As you may have noticed, we specialize in examining the regulatory roots of the financial crisis around here.

A lot of people—including the government’s Financial Crisis Inquiry Commission—tend to view the financial crisis as a result of a failure of capitalism or a result of deregulation. There’s some truth to this.

But the role that regulatory constraints on market actors played in the crisis still doesn’t get enough attention.

We know, for instance, that government regulations that cartelized the ratings while making patronizing their services mandatory for institutional investors was a factor in the crisis. We know that capital requirements encouraging loading up on mortgage related financial products was a factor. We know—perhaps more controversially—that affordable housing policy was a factor.

Our latest discovery in the pantheon of demon regulation is something called Regulation AB. On the face of it, Regulation AB makes an unlikely demon. Its main demand was that investors be provided more information about the securities they were buying. But its effect was to destroy the value of mortgage-backed securities.

Let’s back up a bit. On Dec. 15, 2004, the Securities and Exchange Commission approved the final regulations covering the registration, disclosure, communications and reporting requirements for asset-backed securities.

Much of Regulation AB was just a codification of past practices. But it was the new bits that would cause so much trouble.

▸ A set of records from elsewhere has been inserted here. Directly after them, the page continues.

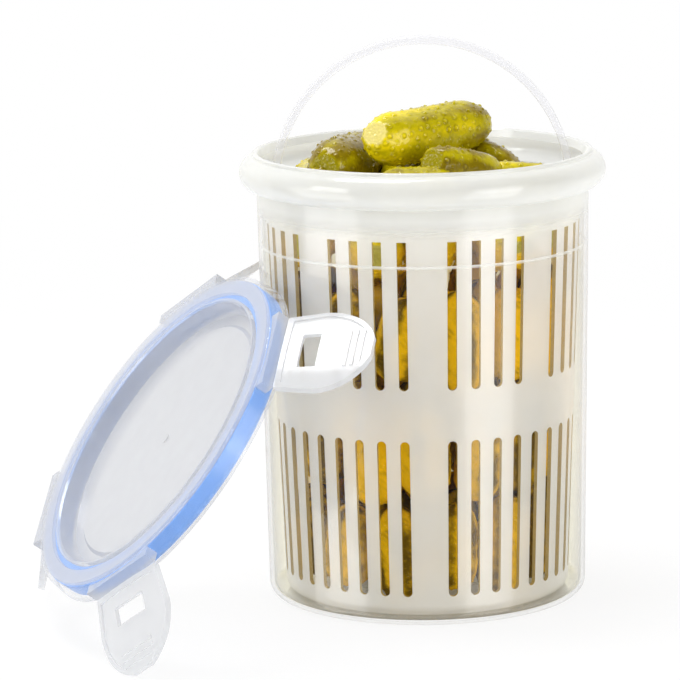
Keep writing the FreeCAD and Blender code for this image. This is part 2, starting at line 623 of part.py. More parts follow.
def make_gherkins():
    """The pile that stands out of the brine. Each gherkin takes the dents of those laid before it."""
    room = basket_room()
    spread = JAR_NECK_RADIUS / PILE_LAID_IN
    pile = []
    for number, (middle, (yaw, pitch), (length, radius), first_end, last_end) in enumerate(GHERKINS):
        gherkin = make_gherkin(length, radius, first_end, last_end, phase=number)
        turn = FreeCAD.Rotation(Z_AXIS, yaw).multiply(FreeCAD.Rotation(Y_AXIS, -pitch))
        place = FreeCAD.Vector(spread * middle[0], spread * middle[1], JAR_HEIGHT - middle[2])
        gherkin = moved(gherkin, FreeCAD.Placement(place, turn))
        gherkin = gherkin.common(room)
        for other in pile:
            if gherkin.BoundBox.intersect(other.BoundBox):
                gherkin = gherkin.cut(other)
        pile.append(biggest_solid(gherkin))
    return pile


# ---------- brine ----------
def make_brine(basket, gherkins):
    fill = inner_wall_outline(BRINE_Z, Outline(0, JAR_FLOOR))
    brine = fill.line(0, BRINE_Z).spin().cut(basket)
    dipped = [g for g in gherkins if g.BoundBox.ZMin < BRINE_Z]
    return biggest_solid(brine.cut(dipped))


def make_all():
    nodes = {"jar": make_jar(), "lifter_basket": make_basket(), "lifter_handle": make_handle()}
    lid_pieces = {"lid": make_lid(), "lid_seal": make_seal()}
    clip = make_clip()
    for k in range(CLIP_COUNT):
        lid_pieces["lid_clip_%d" % (k + 1)] = folded_clip(clip, k)
    nodes.update(lean(lid_pieces, nodes["jar"]))
    gherkins = make_gherkins()
    for number, gherkin in enumerate(gherkins, start=1):
        nodes["gherkin_%02d" % number] = gherkin
    nodes["brine"] = make_brine(nodes["lifter_basket"], gherkins)
    return nodes


def write_all():
    os.makedirs("parts", exist_ok=True)
    for name, shape in make_all().items():
        shape.exportStep("parts/%s.step" % name)
        print("%-14s volume %10.1f mm3  solids %d" % (name, shape.Volume, len(shape.Solids)))


write_all()
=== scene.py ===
import json
import math
import random

import bmesh
import bpy
import numpy as np
from bpy.props import FloatProperty, FloatVectorProperty, IntProperty, PointerProperty
from mathutils import Matrix, Vector, kdtree, noise


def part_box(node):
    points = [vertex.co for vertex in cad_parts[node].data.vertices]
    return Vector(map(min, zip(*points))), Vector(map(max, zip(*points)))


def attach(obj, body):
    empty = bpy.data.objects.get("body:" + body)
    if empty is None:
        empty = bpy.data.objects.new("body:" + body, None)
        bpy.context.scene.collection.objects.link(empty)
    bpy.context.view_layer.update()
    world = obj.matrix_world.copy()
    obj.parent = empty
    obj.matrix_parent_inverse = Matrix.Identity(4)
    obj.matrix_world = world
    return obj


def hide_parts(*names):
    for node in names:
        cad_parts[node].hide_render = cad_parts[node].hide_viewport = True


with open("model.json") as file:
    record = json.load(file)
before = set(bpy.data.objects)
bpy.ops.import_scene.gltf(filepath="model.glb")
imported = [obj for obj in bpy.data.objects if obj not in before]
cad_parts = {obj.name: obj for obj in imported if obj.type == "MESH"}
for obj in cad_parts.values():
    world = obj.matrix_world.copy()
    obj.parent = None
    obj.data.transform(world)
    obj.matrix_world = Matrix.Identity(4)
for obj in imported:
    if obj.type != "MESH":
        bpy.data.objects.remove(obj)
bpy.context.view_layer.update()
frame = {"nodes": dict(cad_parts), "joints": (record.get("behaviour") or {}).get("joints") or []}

bl_info = {
    "name": "Pickle jar with lifter",
    "version": (1, 0, 0),
    "blender": (4, 5, 0),
    "location": "View3D > Sidebar > Pickle jar",
    "description": "Finishes a pickle jar, its basket and its lid, and fills it with gherkins in brine",
    "category": "Object",
}

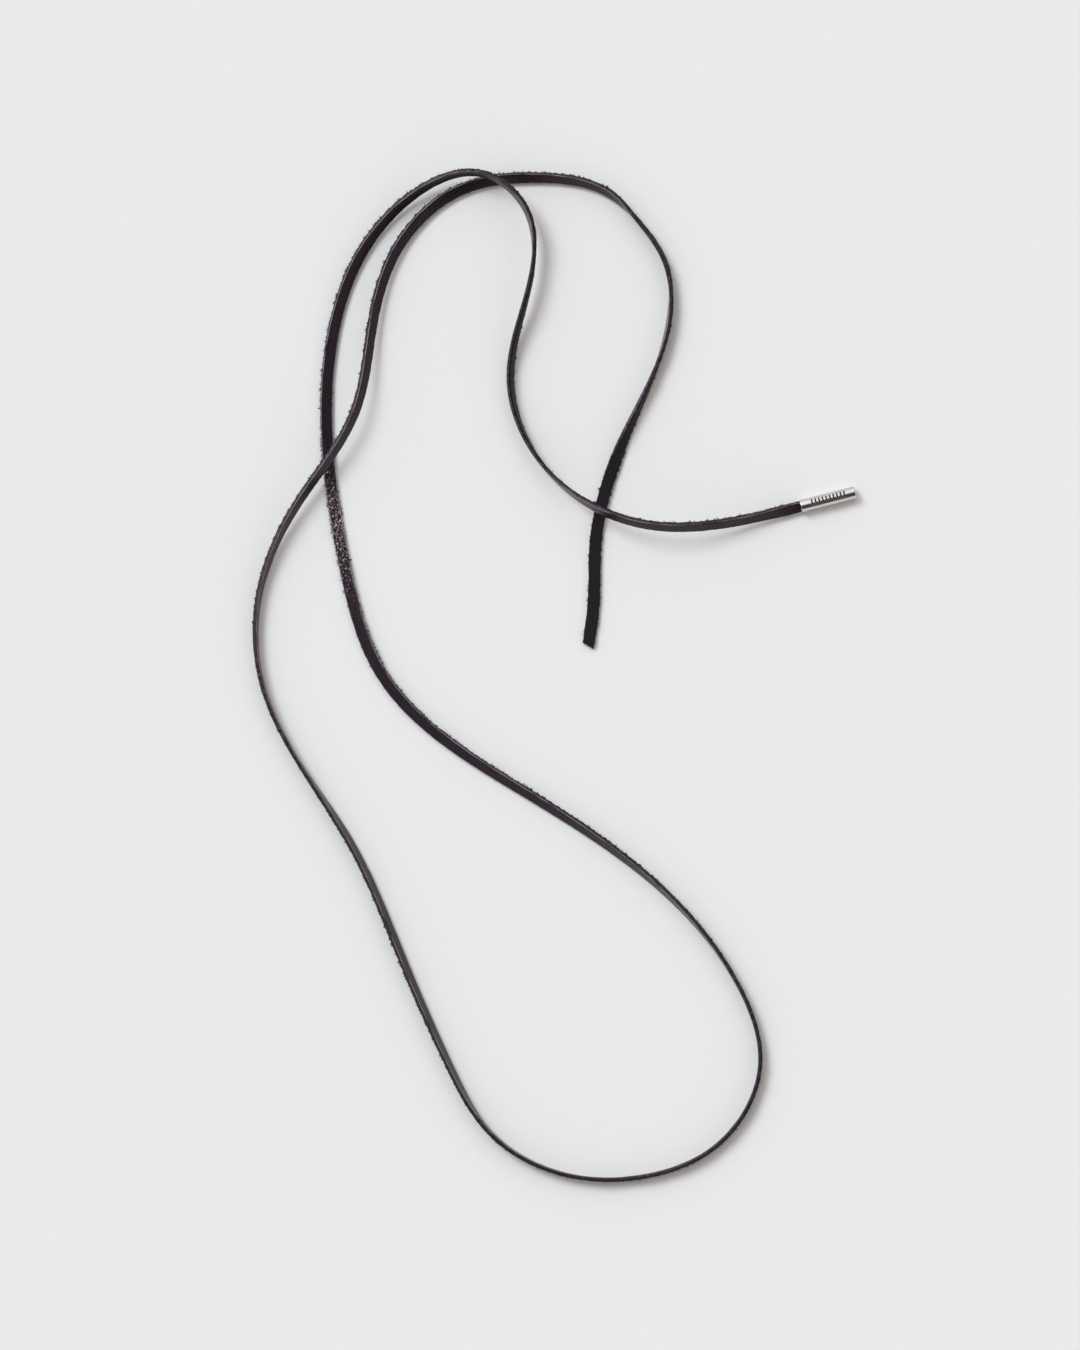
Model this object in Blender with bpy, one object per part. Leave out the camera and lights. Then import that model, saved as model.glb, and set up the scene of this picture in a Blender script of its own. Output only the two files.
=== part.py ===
"""A flat leather lace about one metre long, laid down in open loops, with a round metal tube on one end.

The lace lies on the ground z = 0. From its bare end it goes once round the loops, and where it meets
itself it passes over or under in a long low hump. It twists on the way: it lies flat in some stretches
and leans over, or stands on its edge, in others. Its last few millimetres sit in the tube.
Metres, +Z up. The origin is the middle of the ground that the necklace covers.
"""

import math

import bmesh
import bpy
import numpy as np
from mathutils import Matrix, Vector

# Lace
lace_width = 0.0031
lace_thickness = 0.0011
lace_corner = 0.00015  # flattening of the four long corners
lace_sections = 150
end_cut_angle = math.radians(22)  # slant of the bare end's cut

# Tube on the other end
tube_diameter = 0.0033
tube_length = 0.0146
tube_wall = 0.0003
bore_depth = 0.0080
rim_rounding = 0.00012
tube_sides = 32

fit_gap = 0.0003  # clear space between the lace and the tube all round

# Sections lie closer together where the lace bends, and no further apart than on a bend this wide
widest_bend = 0.120

# The lace's route, from the bare end to the mouth of the tube.
# x and y: its middle, in metres.
# lean: the way its smooth side faces, in degrees from straight up, positive to the left of the route;
#       at 180 the suede side is up, at 90 the lace stands on its edge.
# lift: clear height under the lace, in lace widths; the last one follows from the tube's axis instead.
ROUTE = (
    (0.0087, 0.0079, 180, 0.00),
    (0.0101, 0.0185, 180, 0.00),
    (0.0105, 0.0325, 180, 0.00),
    (0.0131, 0.0479, 178, 0.00),
    (0.0197, 0.0653, 121, 0.00),
    (0.0295, 0.0910, 82, 0.05),
    (0.0287, 0.1075, 100, 0.13),
    (0.0217, 0.1182, 97, 0.14),
    (0.0150, 0.1248, 67, 0.15),
    (-0.0043, 0.1295, 46, 0.10),
    (-0.0254, 0.1259, 29, 0.05),
    (-0.0410, 0.1108, 40, 0.20),
    (-0.0476, 0.0895, 48, 0.50),
    (-0.0516, 0.0690, 53, 1.10),
    (-0.0662, 0.0456, 60, 0.62),
    (-0.0768, 0.0209, 78, 0.03),
    (-0.0765, 0.0003, 86, 0.00),
    (-0.0683, -0.0194, 88, 0.00),
    (-0.0529, -0.0436, 68, 0.08),
    (-0.0402, -0.0720, 64, 0.12),
    (-0.0267, -0.1026, 70, 0.12),
    (-0.0169, -0.1184, 85, 0.15),
    (0.0040, -0.1297, 93, 0.06),
    (0.0250, -0.1296, 99, 0.00),
    (0.0412, -0.1226, 98, 0.00),
    (0.0533, -0.1013, 92, 0.00),
    (0.0475, -0.0800, 88, 0.00),
    (-0.0038, -0.0324, 45, 0.00),
    (-0.0454, 0.0014, 21, 0.00),
    (-0.0547, 0.0294, 5, 0.00),
    (-0.0571, 0.0913, -25, 0.00),
    (-0.0433, 0.1191, -47, 0.22),
    (-0.0173, 0.1298, -75, 1.14),
    (-0.0077, 0.1215, -76, 1.08),
    (-0.0064, 0.1021, -98, 0.95),
    (-0.0115, 0.0778, -112, 0.00),
    (-0.0037, 0.0556, -93, 0.40),
    (0.0209, 0.0398, -58, 1.80),
    (0.0530, 0.0414, -48, 0.38),
    (0.0639, 0.0441, -30, 0.00),
)

# Sizes worked out from the ones above
tube_radius = tube_diameter / 2
facet_half_angle = math.pi / tube_sides
axis_height = tube_radius * math.cos(facet_half_angle)  # the tube lies on one of its facets
tongue_radius = axis_height - tube_wall - fit_gap
tongue_width = 2 * tongue_radius * math.cos(math.radians(30))
tongue_thickness = min(lace_thickness, 2 * tongue_radius * math.sin(math.radians(30)))


def clear_scene():
    for old in list(bpy.data.objects):
        bpy.data.objects.remove(old)


def make_material(name, colour, roughness, metallic):
    material = bpy.data.materials.new(name)
    material.use_nodes = True
    shader = material.node_tree.nodes["Principled BSDF"]
    shader.inputs["Base Color"].default_value = (*colour, 1)
    shader.inputs["Roughness"].default_value = roughness
    shader.inputs["Metallic"].default_value = metallic
    return material


def dark_leather():
    return make_material("dark_leather", (0.026, 0.021, 0.027), 0.7, 0)


def polished_steel():
    return make_material("polished_steel", (0.62, 0.60, 0.58), 0.18, 1)


def curve_bends(knots, values):
    """Second derivatives, at the knots, of the smoothest curve through the values, straight at its ends."""
    count = len(knots)
    step = np.diff(knots)
    slope = np.diff(values, axis=0) / step[:, None]
    matrix = np.eye(count)
    right = np.zeros_like(values)
    for i in range(1, count - 1):
        matrix[i, i - 1 : i + 2] = step[i - 1], 2 * (step[i - 1] + step[i]), step[i]
        right[i] = 6 * (slope[i] - slope[i - 1])
    return np.linalg.solve(matrix, right)


def spans_at(knots, at):
    """For each place, the number of its span, the span's length and the share of it that lies behind."""
    span = np.clip(np.searchsorted(knots, at) - 1, 0, len(knots) - 2)
    length = (knots[span + 1] - knots[span])[:, None]
    return span, length, (at[:, None] - knots[span][:, None]) / length


def smooth_curve(knots, values, at):
    bends = curve_bends(knots, values)
    span, length, ahead = spans_at(knots, at)
    behind = 1 - ahead
    straight = behind * values[span] + ahead * values[span + 1]
    curved = (behind**3 - behind) * bends[span] + (ahead**3 - ahead) * bends[span + 1]
    return straight + curved * length**2 / 6


def eased_curve(knots, values, at):
    """A curve through the values that never overshoots them, for lean and lift."""
    step = np.diff(knots)[:, None]
    slope = np.diff(values, axis=0) / step
    tangent = np.zeros_like(values)
    same_way = slope[:-1] * slope[1:] > 0
    mean = 2 * slope[:-1] * slope[1:] / np.where(same_way, slope[:-1] + slope[1:], 1)
    tangent[1:-1] = np.where(same_way, mean, 0)
    span, length, t = spans_at(knots, at)
    return (
        (1 + 2 * t) * (1 - t) ** 2 * values[span]
        + t * (1 - t) ** 2 * length * tangent[span]
        + t**2 * (3 - 2 * t) * values[span + 1]
        + t**2 * (t - 1) * length * tangent[span + 1]
    )


def distances(points):
    return np.concatenate([[0], np.cumsum(np.linalg.norm(np.diff(points, axis=0), axis=1))])


def lay_of_lace():
    """Middle (x, y), direction along the ground, lean in radians and lift, for each of the lace's sections."""
    table = np.array(ROUTE, float)
    table[:, 2] = np.radians(table[:, 2])
    table[:, 3] *= lace_width
    table[-1, 3] = max(0, axis_height - half_height(table[-1, 2]))
    knots = distances(table[:, :2])
    fine = np.linspace(0, knots[-1], 40 * len(table))
    points = smooth_curve(knots, table[:, :2], fine)
    run = distances(points)
    heading = np.unwrap(np.arctan2(*np.gradient(points, run, axis=0).T[::-1]))
    bend = np.abs(np.gradient(heading, run))
    closeness = np.sqrt(bend + 1 / widest_bend)
    crowd = np.concatenate([[0], np.cumsum((closeness[1:] + closeness[:-1]) / 2 * np.diff(run))])
    last = np.interp(run[-1] - fit_gap, run, crowd)
    at = np.interp(np.linspace(0, last, lace_sections), crowd, fine)
    middle = smooth_curve(knots, table[:, :2], at)
    heading = np.interp(at, fine, heading)
    lean, lift = eased_curve(knots, table[:, 2:], at).T
    return middle, heading, lean, lift


def strap_profile(width, thickness, corner):
    """Outline of a strap's section, as (across, up) pairs that run counterclockwise."""
    across = width / 2
    up = thickness / 2
    return (
        (across - corner, up),
        (-across + corner, up),
        (-across, up - corner),
        (-across, -up + corner),
        (-across + corner, -up),
        (across - corner, -up),
        (across, -up + corner),
        (across, up - corner),
    )


def half_height(lean):
    """From the ground to the middle of the lace where it lies on the ground with this lean."""
    outline = strap_profile(lace_width, lace_thickness, lace_corner)
    return max(p * math.sin(lean) - q * math.cos(lean) for p, q in outline)


def leaned(outline, heading, lean):
    """The outline stood upright across the route and turned by its lean, as vectors from its middle."""
    left = Vector((-math.sin(heading), math.cos(heading), 0))
    up = Vector((0, 0, 1))
    smooth_side = math.cos(lean) * up + math.sin(lean) * left
    edge_side = math.cos(lean) * left - math.sin(lean) * up
    return [p * edge_side + q * smooth_side for p, q in outline]


def join_rings(bm, first, second):
    count = len(first)
    for i in range(count):
        after = (i + 1) % count
        bm.faces.new((first[i], first[after], second[after], second[i]))


def make_lace():
    outline = strap_profile(lace_width, lace_thickness, lace_corner)
    bm = bmesh.new()
    rings = []
    for middle, heading, lean, lift in zip(*lay_of_lace()):
        offsets = leaned(outline, heading, lean)
        centre = Vector((*middle, lift + half_height(lean)))
        forward = Vector((math.cos(heading), math.sin(heading), 0))
        left = Vector((-forward.y, forward.x, 0))
        slant = 0 if rings else math.tan(end_cut_angle)
        ring = [centre + offset + forward * slant * offset.dot(left) for offset in offsets]
        rings.append([bm.verts.new(point) for point in ring])
    bm.faces.new(rings[0][::-1])
    for first, second in zip(rings, rings[1:]):
        join_rings(bm, first, second)
    join_tongue(bm, rings[-1], Vector((*middle, axis_height)), heading, lean)
    mesh = bpy.data.meshes.new("leather_lace")
    bm.to_mesh(mesh)
    bm.free()
    mesh.shade_smooth()
    mesh.set_sharp_from_angle(angle=math.radians(35))
    mesh.materials.append(dark_leather())
    return bpy.data.objects.new("leather_lace", mesh)


def join_tongue(bm, shoulder, centre, heading, lean):
    """The narrowed end of the lace, from its shoulder at the tube's mouth to near the bore's floor."""
    outline = strap_profile(tongue_width, tongue_thickness, lace_corner)
    forward = Vector((math.cos(heading), math.sin(heading), 0))
    offsets = leaned(outline, heading, lean)
    root = [bm.verts.new(centre + offset) for offset in offsets]
    tip = [bm.verts.new(centre + offset + forward * bore_depth) for offset in offsets]
    join_rings(bm, shoulder, root)
    join_rings(bm, root, tip)
    bm.faces.new(tip)


def tube_place():
    """The tube's own +Z runs from its mouth along the end of the route, and a facet faces the ground."""
    middle, heading, *_ = lay_of_lace()
    forward = Vector((math.cos(heading[-1]), math.sin(heading[-1]), 0))
    mouth = Vector((*middle[-1], axis_height)) + forward * fit_gap
    up = Vector((0, 0, 1))
    turn = Matrix((up.cross(forward), up, forward)).transposed().to_4x4()
    return Matrix.Translation(mouth) @ turn @ Matrix.Rotation(facet_half_angle, 4, "Z")


def make_tube():
    bm = bmesh.new()
    bmesh.ops.create_cone(
        bm,
        cap_ends=True,
        segments=tube_sides,
        radius1=tube_radius,
        radius2=tube_radius,
        depth=tube_length,
        matrix=Matrix.Translation((0, 0, tube_length / 2)),
    )
    mouth = min(bm.faces, key=lambda face: face.calc_center_median().z)
    bmesh.ops.inset_region(bm, faces=[mouth], thickness=tube_wall, use_even_offset=True)
    floor = bmesh.ops.extrude_discrete_faces(bm, faces=[mouth])["faces"][0]
    bmesh.ops.translate(bm, verts=floor.verts, vec=(0, 0, bore_depth))
    mesh = bpy.data.meshes.new("end_tube")
    bm.to_mesh(mesh)
    bm.free()
    mesh.shade_smooth()
    mesh.set_sharp_from_angle(angle=math.radians(35))
    mesh.materials.append(polished_steel())
    tube = bpy.data.objects.new("end_tube", mesh)
    rims = tube.modifiers.new("rims", "BEVEL")
    rims.limit_method = "ANGLE"
    rims.angle_limit = math.radians(60)
    rims.width = rim_rounding
    rims.segments = 2
    tube.matrix_world = tube_place()
    return tube


def main():
    clear_scene()
    necklace = bpy.data.objects.new("necklace", None)
    bpy.context.scene.collection.objects.link(necklace)
    for piece in (make_lace(), make_tube()):
        bpy.context.scene.collection.objects.link(piece)
        piece.parent = necklace


main()
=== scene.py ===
"""The looks of a leather cord necklace: a dark flat lace, suede on one side and smooth grain on the other,
laid down in loose loops on pale paper, with a small polished steel tube on one end. Metres, +Z up.
"""

import math
import bmesh
import bpy
import numpy as np
from mathutils import Matrix, Vector, noise


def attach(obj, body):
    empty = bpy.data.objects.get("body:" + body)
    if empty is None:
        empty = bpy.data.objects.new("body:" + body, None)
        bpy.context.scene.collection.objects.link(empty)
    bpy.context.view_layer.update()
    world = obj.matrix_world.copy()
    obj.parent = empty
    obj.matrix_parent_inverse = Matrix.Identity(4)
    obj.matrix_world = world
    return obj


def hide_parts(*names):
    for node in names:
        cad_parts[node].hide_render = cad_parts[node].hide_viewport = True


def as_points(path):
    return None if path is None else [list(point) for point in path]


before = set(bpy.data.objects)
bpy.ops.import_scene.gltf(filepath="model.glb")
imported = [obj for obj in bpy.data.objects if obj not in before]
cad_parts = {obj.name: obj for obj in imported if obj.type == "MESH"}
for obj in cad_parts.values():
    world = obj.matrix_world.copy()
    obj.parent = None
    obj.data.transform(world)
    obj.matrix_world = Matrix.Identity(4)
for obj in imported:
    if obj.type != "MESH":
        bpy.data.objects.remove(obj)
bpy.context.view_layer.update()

MM = 0.001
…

Regulation AB required issuers of private label mortgage backed securities to provide historical financial data about loss, delinquency, and prepayment information about similar pools of mortgages. It also required disclosure of all the parties involved in the origination, sale or servicing of the loans.

Improved disclosure is regarded as the holy grail to many financial regulators. It seems the perfect market-based solution. Government sets the standards for information and the market decides how to use the information.

Sometimes disclosure rules backfire by making things too complex or costly. Complexity can allow important information to get lost. Added costs can discourage market participants from offering products for sale in disclosure mandated markets.

Regulation AB didn’t suffer from either of these faults. It was a bit fuzzy around the edges—some market participants would complain that it was too vague and therefore invited unwitting violations. But it wasn’t too complex and most of those issuing mortgage-backed securities found the cost of compliance acceptable.

So what went wrong?

Regulators appeared not to understand that mortgage-backed securities had been performing a monetary function within the shadow banking system. Short term lending between banks and money market funds, collateralized by mortgage-backed securities, was acting form of private money within the banking system. It is the medium of exchange within this 'shadow' system.

But, as Yale economist Gary Gorton has argued , in order for collateralized debt to perform this function, the debt needs to be “information insensitive.” Which is to say, the institutions lending the money need to be able to implicitly trust quality of the collateral without investigating to make sure it is sound.

“Short-term collateralized debt, private money, is ef?cient if agents are willing to lend without producing costly information about the collateral backing the debt,” the abstract to Gorton’s paper “Collateral Crises” explains.

But how can lender blindly trust in the quality of collateral? Here the complexity of the collateral comes in to play. In order to prevent borrowers from engaging in adverse selection—i.e. giving a lender junk collateral—the collateral must be complex and opaque enough that it isn't profitable for anyone to produce enough information about the debt to carry out any kind of predatory behavior.

In short, predatory trading must be too expensive to work.

This has the effect of leveling out the value of collateral. Firms with low quality collateral can borrow and credit booms. The economy roars. But fragility builds up in the system as many deals are made with low-quality collateral.

Enter Regulation AB. The new disclosure rules dramatically decreased the opacity of the collateral. It was now possible for market participants to tier collateral. Lenders could not blindly accept collateral based on a quick, one-line description for fear that borrowers would engage in predatory behavior.

In short, thanks to the added transparency created by Regulation AB, mortgage-backed securities lost their monetary function. Value of low-quality MBS tanked. But so did the value of high-quality, since it could no longer be used as readily as loan collateral. Shake, pour over ice, and serve as a financial crisis cocktail.

None of this was foreseen or intended by the SEC when it passed Regulation AB. Which makes this another cautionary story about the unintended consequences of regulation.